What this paper is about
Whereas previous literature focusses at the factors that determine the perceived helpfulness of a review, this paper takes a step back. It starts by considering the factors that determine the likelihood of a consumer paying attention to a review in the first place, since without reading a review you cannot determine its helpfulness. Hence the research questions are as follows:
Research Question 1: Which factors determine the likelihood of a consumer paying attention to a review?
Research Question 2: Which factors determine the perceived helpfulness of a review?
In order to answer the research questions, the paper looks at a sample of 2616 Amazon reviews and considers several factors they believe may impact review readership, helpfulness, or both. Readership is measured as the total number of votes (helpful and not helpful), whereas helpfulness is measured as the proportion of helpful votes out of total votes. Since I see no reason to bore you with detailed methodologies, I made a quick and easy to follow overview of the different factors the paper considers using a random Amazon review as an example:
- Longevity is measured as the number of days since the review was created. It has a positive effect on readership, meaning older reviews are more likely to be read. Whereas this may sound counterintuitive, this could simply occur due to the way in which Amazon sorts the reviews, since by default users view reviews with most helpful votes first, unless they change the setting to viewing the most recent review first.
- Review – & title sentiment is measured by conducting sentiment analysis on the review content, which scores a review depending on how emotional the content is (either positive or negative). Both have a small, negative effect on helpfulness, which indicates that consumers perceive emotional content to be less rational and therefore less useful. These findings are somewhat different from previous research, which showed that reviews carrying a strong negative sentiment have a stronger impact on buyer behaviour than positive or neutral reviews.

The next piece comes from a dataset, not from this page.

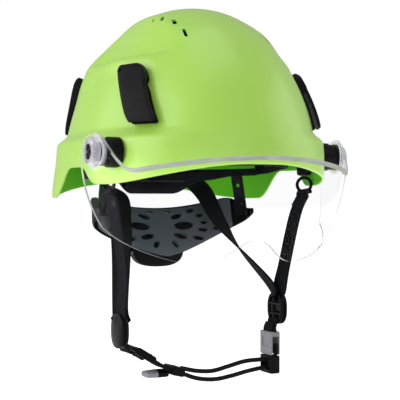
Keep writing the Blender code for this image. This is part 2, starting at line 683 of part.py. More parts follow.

- Title length has a small, negative effect on readership meaning that a reviews with longer titles are less likely to be read.
- Review length has a large, positive effect on both readership and helpfulness, meaning that longer reviews are read more and receive more helpfulness votes on average.
All above outlined findings are statistically significant. Whereas previous research focussed mainly on numerical rating and length of the review, this paper looks at the textual information the review contained. This means that the practical implementations are high. For example, the paper suggests that companies may use sentiment data to analyse large amounts of OCR which are constantly produced on the Internet. The paper also showed the importance of the title: make it short and not too emotional. This is something e-commerce companies can guide their customers in when writing a review.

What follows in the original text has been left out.